All the women in your books, be it Sita or Manthara, have an agency. They’re not docile and submissive women. Why did you sketch such aspirational female characters?
My interpretation of women is unlike the interpretation of the modern era. That’s not how our ancient stories were. I am not talking only about the spiritual texts. Even in Sanskrit s that were written in ancient times, women were portrayed differently. For example, in the play, Charu Dutt, Vasantsena is clearly a strong woman. She may not be a warrior but she will do what she thinks is right. We need to teach more of our ancient texts so that we Indians realise that it is our traditional way to see men and women as equals. It is not a Westernised import!

Tell us about the cover illustration… This is the first time that you have chosen to put the face of the lead character on the cover.
Yes, it is the first time that I have shown the face of my character on the book cover. We (my illustration team and I) wanted to challenge the fundamental assumption that Raavan is just a monstrous, violent man. He is a tough guy. I am not denying his violence and brutality but we are also trying to show that he is a deep, complex man. He is not just about brutality and his face kind of shows that — it shows his depth, pain and anger. My covers take a long time, at least three months to be designed and finalised. I insist that whoever designs my book covers must read the manuscript before they begin to design. Then there are a lot of hidden clues in the illustration for the aficionados among my readers.

Do you think there is a growing appetite for Indian mythological fiction among young readers today?
I don’t think the genre ever went out of style. It was always the most popular genre if you include Indian languages as well, not just English. It is one of the few reasons we are one of the ancient cultures that remain alive to this day. There are various components of culture and one important component is the stories that a land (of people) collectively believes in. Ancient Greek, Egyptian and Mesopotamian civilisations are all dead now, but we are still alive.We still love listening to these stories. So this genre never really went out of style. What is different now is the revival of a very ancient tradition of reinterpreting the stories that had been forgotten for a few centuries. This reinterpretation existed till the late medieval era and then it started declining. You are seeing a revival of that now.

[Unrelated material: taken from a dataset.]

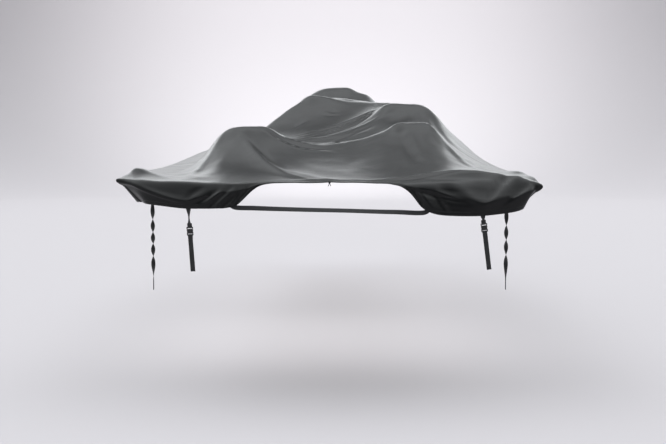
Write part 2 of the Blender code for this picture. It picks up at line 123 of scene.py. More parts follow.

In the course of your research, do you draw parallels between Indian and Western — Greek and Roman — mythology?
I have started exploring non-Indian mythology relatively recently. I can’t say I know them as well as Indian traditions. But I do find a lot of similarities and it is worth exploring. In fact, I have left some clues (in my books) for story ideas which I will work on at some point. These will incorporate ancient Western and Middle Eastern traditions along with ours.

What does mythology mean to you?
Mythology is the English term. In Indian languages we use the terms pauranik katha or adikavya or itihasa. Essentially the same thing. The story of our ancestors. Mythology is the route to learning philosophy. Through multiple stories or multiple versions of those stories, I learn Indian philosophy and it is never about mental calisthenics. It’s about learning how to live life. This is the obvious answer. The deeper thing is that these stories connect me to my roots and to the land that I love so much.